Visualize the B-spline basis
If you want to visualize the spline basis, you can add X to the design matrix, sort the columns, and then repeat the wide-to-long visualization from earlier in this article:
/* if you want to visualize, sort the data by the X variable, then convert wide to long */ M = x || basis; /* concatenate design matrix with X, then sort by X */ call sort(M, 1); t = M[,1]; basis = M[,2:ncol(M)]; run WideToLong(tt, Value, Spline_Number, /* output (long) */ basis, t, "Spl1":"Spl6"); /* input (Basis is wide) */ title "B-Splines (deg=2)"; title2 "Knots Placed by using PERCENTILELIST({20, 50, 80})"; call series(tt, Value) group=Spline_Number grid={X Y} label={"&XVar" "Spline Value"}; |
Summary
This article shows how to write a function in SAS IML that reproduces common knot-placement methods for B-splines. The B-splines use both Internal and external (or boundary) knots. Internal knots are placed within an interval, which is often the observed range of the data variable. Boundary knots are stacked at the endpoints of the interval. True external knots are placed outside the interval. After you generate the knots, you can then call the built-in BSPLINE function in IML to generate a spline design matrix.

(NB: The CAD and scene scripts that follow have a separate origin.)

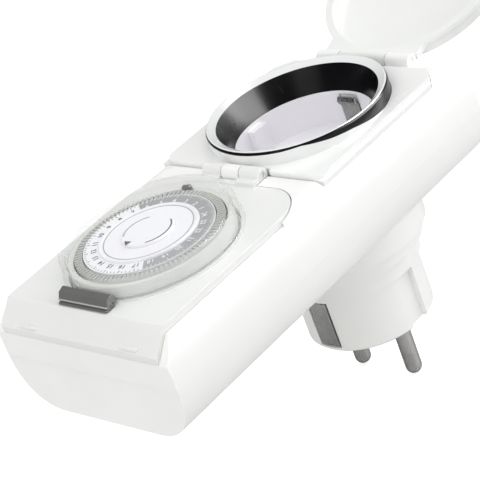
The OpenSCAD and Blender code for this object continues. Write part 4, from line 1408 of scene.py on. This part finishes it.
    def tick_marks(self) -> None:
        """Prints a short line for each tappet, longer at the full hours."""
        for half in Half:
            mesh = bmesh.new()
            for step in range(self.hours * self.ticks_per_hour):
                hour = step / self.ticks_per_hour
                if self.half_of(hour) is half:
                    full = step % self.ticks_per_hour == 0
                    self.tick(mesh, hour, self.hour_tick if full else self.quarter_tick)
            piece = finish_mesh(f"dial_{half.value}_ticks", mesh)
            self.fitter.dress(piece, half.ink, Slot.DIAL, Body.DIAL)

    def tick(self, mesh: bmesh.types.BMesh, hour: float, length: float) -> None:
        """Adds one thin radial line at the numbered ring's outer edge.

        Args:
            mesh: the geometry to add to.
            hour: the hour that it marks.
            length: how far it reaches in from the edge.
        """
        turn = math.radians(self.hour_deg(hour))
        along = Vector((math.cos(turn), math.sin(turn)))
        side = Vector((-along.y, along.x)) * self.tick_half
        inner, outer = self.ring_outer - length, self.ring_outer - self.tick_margin
        middle = self.centre.to_2d()
        corners = (along * inner - side, along * outer - side, along * outer + side,
                   along * inner + side)
        low = self.ring_z + self.ink / 2
        prism(mesh, [tuple(middle + corner) for corner in corners], low, low + self.ink)

    def centre_marks(self) -> None:
        """Adds the raised rim, the thin line inside it, the knob's arcs and its arrow."""
        rim = self.ring_inner - self.rim_gap
        outline = [(rim - inwards * MM, up * MM) for inwards, up in self.rim_outline]
        raised = lathe("dial_centre_rim", self.at(self.top_z), outline)
        self.fitter.dress(raised, DIAL_WHITE, Slot.DIAL, Body.DIAL)
        line = flat_band("dial_centre_line", self.at(self.top_z), rim - self.line_inner,
                         rim - self.line_outer, self.ink)
        self.fitter.dress(line, PRINT_GREY, Slot.DIAL, Body.DIAL)
        radius = self.knob.radius - self.arc_inset
        for arc in self.arcs:
            piece = flat_band(arc.name, self.at(self.knob.high.z), radius - self.arc_half,
                              radius + self.arc_half, self.ink, arc.start_deg, arc.sweep_deg,
                              self.arc_steps)
            self.fitter.dress(piece, arc.ink, Slot.DIAL, Body.DIAL)
        self.arrow(radius)

    def arrow(self, radius: float) -> None:
        """Prints the arrowhead that points the way the dial turns.

        Args:
            radius: the arrow's distance from the dial's axis.
        """
        turn = math.radians(self.arrow_deg)
        out = Vector((math.cos(turn), math.sin(turn)))
        ahead = Vector((out.y, -out.x))
        middle = self.centre.to_2d() + out * radius
        tip = middle + ahead * self.arrow_length / 2
        tail = middle - ahead * self.arrow_length / 2
        corners = (tip, tail + out * self.arrow_half, tail - out * self.arrow_half)
        mesh = bmesh.new()
        prism(mesh, [tuple(corner) for corner in corners], self.knob.high.z - self.ink / 2,
              self.knob.high.z + self.ink)
        self.fitter.dress(finish_mesh("knob_arrow", mesh), DIAL_INK, Slot.DIAL, Body.DIAL)

    def tappet_ring(self) -> None:
        """Repeats one eased tappet round the dial for the joined ones."""
        source = eased_copy(self.fitter.frame, "tappet_1", self.tappet_edge_mm * MM)
        source.name = "tappet_ring_dressed"
        steps = self.hours * self.ticks_per_hour
        pitch = 2 * math.pi / steps
        to_start = Matrix.Rotation(-self.first_step * pitch, 4, "Z")
        source.data.transform(to_start @ Matrix.Translation(-self.centre))
        repeat_round(source, self.fitter.ring, {
            "Centre": self.centre, "Count": steps - self.moving_tappets,
            "First Angle": (self.first_step + self.moving_tappets) * pitch, "Pitch": pitch,
            "Material": self.fitter.shop.get(TAPPET_GREY)})
        self.fitter.dress(source, TAPPET_GREY, Slot.TAPPET, Body.DIAL, "tappet_ring")


@dataclass(frozen=True)
class Edge:
    """A rounded strip along the latch's near side, placed from the latch's box."""

    name: str
    finish: Plastic
    below: float
    ahead: float
    radius: float
    squash: float


@dataclass
class DialLid(SubAssembly):
    """Frosted lid with its clear dome, hinge pin and latch."""

    lid_edge_mm: float = 0.4
    dome_edge_mm: float = 0.3
    latch_edge_mm: float = 0.35
    spring_edge_mm: float = 0.02
    # the lid's sloping front: run and rise of its slope, and its foot above the lid's lowest point
    front_run: float = 5.4
    front_rise: float = 5.7
    front_foot: float = 2.0 * MM
    nib_climb: float = 1.1 * MM
    nib_aside: float = 18.5 * MM
    nib_half: float = 2.6 * MM
    nib_radius: float = 0.6 * MM
    nib_squash: float = 0.75
    latch_trim: tuple[Edge, ...] = (
        # a dark lip at the latch's near foot, wide enough to paint the shade in front of the latch
        Edge("latch_lip_and_shade", LATCH_GREY, below=3.08 * MM, ahead=0.25 * MM, radius=0.6 * MM,
             squash=0.5),
        # a pale bead that paints the highlight along the latch's crease
        Edge("latch_crease_highlight", LATCH_CREASE_HIGHLIGHT, below=2.3 * MM, ahead=0.0, radius=0.24 * MM,
             squash=1.0))

    def eased(self) -> Iterable[Ease]:
        """Lists the lid, its dome, its hinge pin and the latch's pieces.

        Returns:
            How each CAD node is dressed.
        """
        return (
            Ease("timer_lid", LID_FROSTED, Slot.LID, self.lid_edge_mm, FINE),
            Ease("timer_window", WINDOW_CLEAR, Slot.WINDOW, self.dome_edge_mm, FINE),
            Ease("timer_hinge_pin", ZINC, Slot.ZINC),
            Ease("latch", LATCH_GREY, Slot.LATCH, self.latch_edge_mm, FINE),
            Ease("latch_pin", BLACKED_STEEL, Slot.ZINC),
            Ease("latch_spring", ZINC, Slot.ZINC, self.spring_edge_mm),
        )

    def details(self) -> None:
        """Adds the lid's two low finger nibs, the latch's dark lip, which also paints the shade in
        front of the latch, and a pale bead that paints a highlight on its crease.
        """
        self.nibs()
        self.latch_edges()

    def nibs(self) -> None:
        """Adds the two low nibs on the lid's sloping front."""
        lid = Span.of("timer_lid")
        slope = Vector((0.0, self.front_run, self.front_rise)).normalized()
        outward = Vector((0.0, -slope.z, slope.y))
        foot = Vector((0.0, lid.low.y, lid.low.z + self.front_foot)) + slope * self.nib_climb
        half = Vector((self.nib_half, 0.0, 0.0))
        for name, side in (("lid_nib_left", -1), ("lid_nib_right", 1)):
            middle = foot + Vector((side * self.nib_aside, 0.0, 0.0))
            nib = pill(name, middle - half, middle + half, self.nib_radius, self.nib_squash,
                       outward)
            self.fitter.dress(nib, LID_FROSTED, Slot.LID, Body.TIMER_LID)

    def latch_edges(self) -> None:
        """Adds the latch's dark lip, which also paints the shade in front of it, and above it a
        pale bead that paints the crease's highlight.
        """
        latch = Span.of("latch")
        for edge in self.latch_trim:
            middle = Vector((0.0, latch.low.y - edge.ahead, latch.high.z - edge.below))
            half = Vector((latch.radius - edge.radius, 0.0, 0.0))
            piece = pill(edge.name, middle - half, middle + half, edge.radius, edge.squash)
            self.fitter.dress(piece, edge.finish, Slot.LATCH, Body.LATCH)


@dataclass
class OutletLid(SubAssembly):
    """Round frosted lid of the outlet and its hinge pin."""

    lid_edge_mm: float = 0.4

    def eased(self) -> Iterable[Ease]:
        """Lists the outlet lid's pieces.

        Returns:
            How each CAD node is dressed.
        """
        return (
            Ease("socket_lid", LID_FROSTED, Slot.LID, self.lid_edge_mm, FINE),
            Ease("socket_hinge_pin", ZINC, Slot.ZINC),
        )


# ---------------------------------------------------------------- studio


@dataclass(frozen=True)
class Panel:
    """A soft square light that faces the origin."""

    name: str
    place: tuple[float, float, float]
    size: float
    power: float
    mirrored_only: bool = False


@dataclass
class Studio:
    """Floor, soft lights and the camera."""

    camera_at: tuple[float, float, float] = (341.2 * MM, -312.3 * MM, 279.7 * MM)
    yaw_deg: float = 50.9
    pitch_deg: float = 27.7
    roll_deg: float = -21.4
    focal_px: float = 1893.1
    frame_px: float = 480.0
    sensor_mm: float = 36.0
    nearest: float = 0.01
    farthest: float = 50.0
    floor_gap: float = 0.4 * MM
    floor_half: float = 6.0
    floor_tone: float = 0.62
    floor_roughness: float = 0.9
    floor_glow: float = 0.65
    sky: float = 0.92
    mirrored_sky: float = 0.08
    panels: tuple[Panel, ...] = (
        Panel("key", (0.45, 0.65, 0.4), 0.45, 1.1),
        Panel("over", (0.1, 0.45, 0.75), 0.35, 1.0),
        Panel("fill", (0.2, -0.6, 0.6), 0.5, 1.5),
        Panel("sheen", (0.55, 0.45, 0.34), 0.9, 44.0, mirrored_only=True))

    def build(self) -> None:
        """Makes the floor, the lights, the world and the camera."""
        self.floor()
        self.lights()
        self.camera()

    def floor(self) -> None:
        """Lays a pale floor just below the lowest point of the object."""
        low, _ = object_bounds()
        mesh = bmesh.new()
        corners = ((-1, -1), (1, -1), (1, 1), (-1, 1))
        mesh.faces.new([mesh.verts.new((x * self.floor_half, y * self.floor_half,
                                        low.z - self.floor_gap)) for x, y in corners])
        piece = finish_mesh("studio_floor", mesh)
        material = bpy.data.materials.new("studio_floor")
        material.use_nodes = True
        tree = Tree(material.node_tree)
        shader = tree.find("BSDF_PRINCIPLED")
        shader.inputs["Base Color"].default_value = (*[self.floor_tone] * 3, 1.0)
        shader.inputs["Roughness"].default_value = self.floor_roughness
        shader.inputs["Emission Color"].default_value = (1.0, 1.0, 1.0, 1.0)
        path = tree.add("ShaderNodeLightPath")
        glow = tree.remap(path.outputs["Is Camera Ray"], 0.0, 1.0, 0.0, self.floor_glow)
        tree.link(glow, shader.inputs["Emission Strength"])
        piece.data.materials.append(material)
        piece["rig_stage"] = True

    def lights(self) -> None:
        """Lights the world evenly and hangs soft panels round the object."""
        world = bpy.data.worlds.new("studio_world")
        world.use_nodes = True
        tree = Tree(world.node_tree)
        sky = tree.find("BACKGROUND")
        sky.inputs["Color"].default_value = (1.0, 1.0, 1.0, 1.0)
        path = tree.add("ShaderNodeLightPath")
        strength = tree.remap(path.outputs["Is Glossy Ray"], 0.0, 1.0, self.sky,
                              self.mirrored_sky)
        tree.link(strength, sky.inputs["Strength"])
        bpy.context.scene.world = world
        for panel in self.panels:
            lamp = bpy.data.lights.new("studio_" + panel.name, "AREA")
            lamp.shape = "SQUARE"
            lamp.size = panel.size
            lamp.energy = panel.power
            rig = bpy.data.objects.new("studio_" + panel.name, lamp)
            rig.location = panel.place
            rig.rotation_euler = (-Vector(panel.place)).to_track_quat("-Z", "Y").to_euler()
            rig.visible_diffuse = not panel.mirrored_only
            bpy.context.scene.collection.objects.link(rig)

    def camera(self) -> None:
        """Places the camera and keeps its colours unfiltered."""
        yaw, pitch, roll = (math.radians(v) for v in
                            (self.yaw_deg, self.pitch_deg, self.roll_deg))
        back = Vector((math.sin(yaw) * math.cos(pitch), -math.cos(yaw) * math.cos(pitch),
                       math.sin(pitch)))
        level = (-back).cross(Vector((0, 0, 1))).normalized()
        upright = level.cross(-back)
        right = level * math.cos(roll) + upright * math.sin(roll)
        up = upright * math.cos(roll) - level * math.sin(roll)
        turn = Matrix((right, up, back)).transposed()
        data = bpy.data.cameras.new("studio_camera")
        data.sensor_width = self.sensor_mm
        data.lens = self.focal_px / self.frame_px * self.sensor_mm
        data.clip_start = self.nearest
        data.clip_end = self.farthest
        rig = bpy.data.objects.new("studio_camera", data)
        rig.matrix_world = Matrix.Translation(Vector(self.camera_at)) @ turn.to_4x4()
        bpy.context.scene.collection.objects.link(rig)
        bpy.context.scene.camera = rig
        bpy.context.scene.view_settings.view_transform = "Standard"


# ---------------------------------------------------------------- assembly


GROUPS: tuple[type[SubAssembly], ...] = (
    Shells, Plug, Conductors, Outlet, Switch, Movement, Dial, DialLid, OutletLid)


def main() -> None:
    """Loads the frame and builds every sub-assembly."""
    logging.basicConfig(level=logging.INFO, format="%(name)s: %(message)s")
    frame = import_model()
    fitter = Fitter(frame, FinishShop(), ring_group())
    for group in GROUPS:
        group(fitter).build()
    Studio().build()


if __name__ == "__main__":
    main()
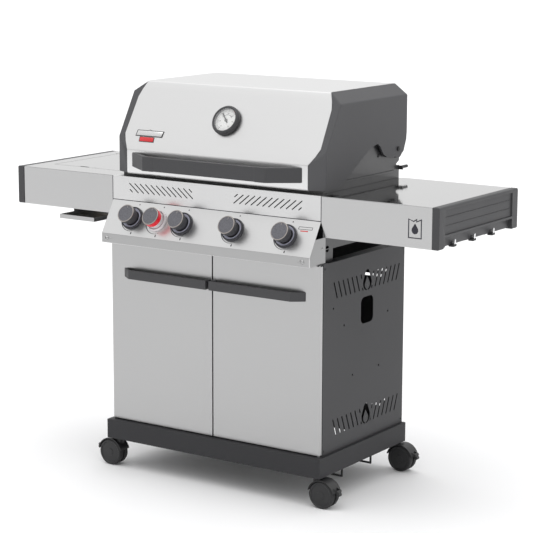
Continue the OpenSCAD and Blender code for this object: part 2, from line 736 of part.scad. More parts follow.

Since most SAS regression procedures support the EFFECT statement, why would you want to generate knots and splines in IML? I can think of a few reasons:
- Varying the knot-placement scheme is useful for understanding whether the parameter estimates in a spline regression model are sensitive to the knot-placement method.
- If you want to generate your own knot-placement scheme, you can modify the IML functions in this article.
- By moving the generation of the spline design matrix into IML, you can easily run simulation studies and bootstrap analyses.
- B-splines are not the only type of spline. If you want to build a regression model that uses a new type of spline, you can reuse the standard knot-placement schemes for the new spline type.